··· DATA SEGMENT

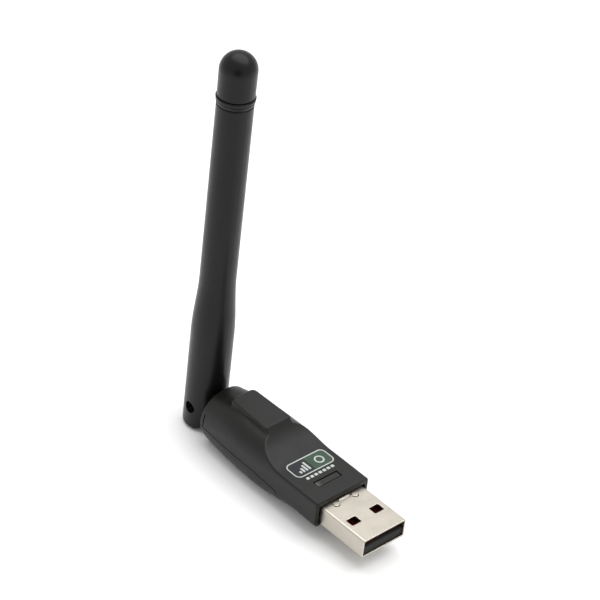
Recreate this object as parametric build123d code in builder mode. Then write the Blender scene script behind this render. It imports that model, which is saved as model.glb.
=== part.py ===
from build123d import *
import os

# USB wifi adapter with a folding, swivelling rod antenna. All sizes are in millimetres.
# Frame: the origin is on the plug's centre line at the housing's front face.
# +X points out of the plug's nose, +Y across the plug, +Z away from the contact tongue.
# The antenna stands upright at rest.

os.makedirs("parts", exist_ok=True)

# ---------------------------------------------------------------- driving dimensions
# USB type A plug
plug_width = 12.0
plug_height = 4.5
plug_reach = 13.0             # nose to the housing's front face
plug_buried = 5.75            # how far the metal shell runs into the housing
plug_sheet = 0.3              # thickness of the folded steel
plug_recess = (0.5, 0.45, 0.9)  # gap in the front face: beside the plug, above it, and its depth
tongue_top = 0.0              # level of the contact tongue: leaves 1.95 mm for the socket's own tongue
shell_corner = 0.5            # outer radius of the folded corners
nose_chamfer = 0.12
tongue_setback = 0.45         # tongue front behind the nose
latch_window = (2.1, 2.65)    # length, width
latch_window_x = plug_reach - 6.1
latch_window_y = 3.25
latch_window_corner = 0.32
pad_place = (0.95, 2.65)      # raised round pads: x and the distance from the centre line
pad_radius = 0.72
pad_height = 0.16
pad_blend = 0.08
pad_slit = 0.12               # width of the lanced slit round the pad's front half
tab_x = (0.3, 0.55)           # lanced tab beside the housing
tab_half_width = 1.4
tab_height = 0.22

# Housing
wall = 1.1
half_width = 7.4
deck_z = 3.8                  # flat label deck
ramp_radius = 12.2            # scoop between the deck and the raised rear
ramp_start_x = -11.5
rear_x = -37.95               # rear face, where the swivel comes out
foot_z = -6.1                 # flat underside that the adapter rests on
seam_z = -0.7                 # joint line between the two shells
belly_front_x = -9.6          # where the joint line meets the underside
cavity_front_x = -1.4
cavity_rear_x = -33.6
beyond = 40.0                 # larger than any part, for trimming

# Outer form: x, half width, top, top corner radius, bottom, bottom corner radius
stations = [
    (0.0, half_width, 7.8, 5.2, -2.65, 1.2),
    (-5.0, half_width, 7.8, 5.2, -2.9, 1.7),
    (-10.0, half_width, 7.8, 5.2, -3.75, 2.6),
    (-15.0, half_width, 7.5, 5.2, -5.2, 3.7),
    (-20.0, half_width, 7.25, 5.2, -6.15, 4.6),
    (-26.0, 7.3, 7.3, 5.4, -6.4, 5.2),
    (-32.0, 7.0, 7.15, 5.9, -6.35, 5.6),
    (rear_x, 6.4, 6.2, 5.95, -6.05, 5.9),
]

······

• YOUR TASK
Repeat the data above, word for word.

• OUTPUT OF THE TASK
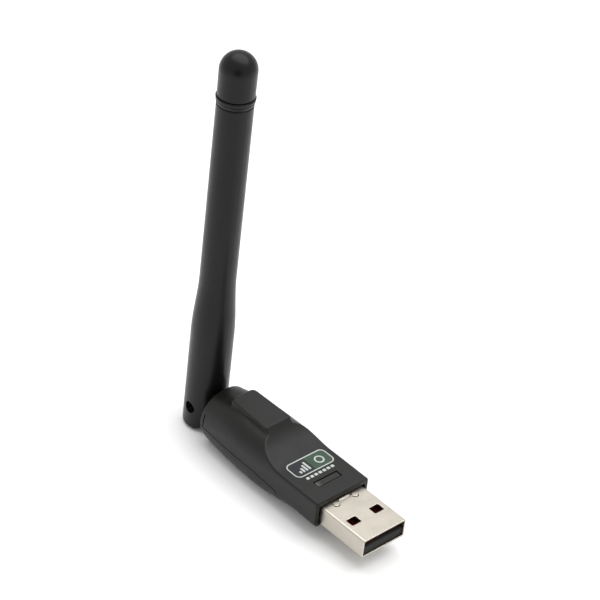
Recreate this object as parametric build123d code in builder mode. Then write the Blender scene script behind this render. It imports that model, which is saved as model.glb.
=== part.py ===
from build123d import *
import os

# USB wifi adapter with a folding, swivelling rod antenna. All sizes are in millimetres.
# Frame: the origin is on the plug's centre line at the housing's front face.
# +X points out of the plug's nose, +Y across the plug, +Z away from the contact tongue.
# The antenna stands upright at rest.

os.makedirs("parts", exist_ok=True)

# ---------------------------------------------------------------- driving dimensions
# USB type A plug
plug_width = 12.0
plug_height = 4.5
plug_reach = 13.0             # nose to the housing's front face
plug_buried = 5.75            # how far the metal shell runs into the housing
plug_sheet = 0.3              # thickness of the folded steel
plug_recess = (0.5, 0.45, 0.9)  # gap in the front face: beside the plug, above it, and its depth
tongue_top = 0.0              # level of the contact tongue: leaves 1.95 mm for the socket's own tongue
shell_corner = 0.5            # outer radius of the folded corners
nose_chamfer = 0.12
tongue_setback = 0.45         # tongue front behind the nose
latch_window = (2.1, 2.65)    # length, width
latch_window_x = plug_reach - 6.1
latch_window_y = 3.25
latch_window_corner = 0.32
pad_place = (0.95, 2.65)      # raised round pads: x and the distance from the centre line
pad_radius = 0.72
pad_height = 0.16
pad_blend = 0.08
pad_slit = 0.12               # width of the lanced slit round the pad's front half
tab_x = (0.3, 0.55)           # lanced tab beside the housing
tab_half_width = 1.4
tab_height = 0.22

# Housing
wall = 1.1
half_width = 7.4
deck_z = 3.8                  # flat label deck
ramp_radius = 12.2            # scoop between the deck and the raised rear
ramp_start_x = -11.5
rear_x = -37.95               # rear face, where the swivel comes out
foot_z = -6.1                 # flat underside that the adapter rests on
seam_z = -0.7                 # joint line between the two shells
belly_front_x = -9.6          # where the joint line meets the underside
cavity_front_x = -1.4
cavity_rear_x = -33.6
beyond = 40.0                 # larger than any part, for trimming

# Outer form: x, half width, top, top corner radius, bottom, bottom corner radius
stations = [
    (0.0, half_width, 7.8, 5.2, -2.65, 1.2),
    (-5.0, half_width, 7.8, 5.2, -2.9, 1.7),
    (-10.0, half_width, 7.8, 5.2, -3.75, 2.6),
    (-15.0, half_width, 7.5, 5.2, -5.2, 3.7),
    (-20.0, half_width, 7.25, 5.2, -6.15, 4.6),
    (-26.0, 7.3, 7.3, 5.4, -6.4, 5.2),
    (-32.0, 7.0, 7.15, 5.9, -6.35, 5.6),
    (rear_x, 6.4, 6.2, 5.95, -6.05, 5.9),
]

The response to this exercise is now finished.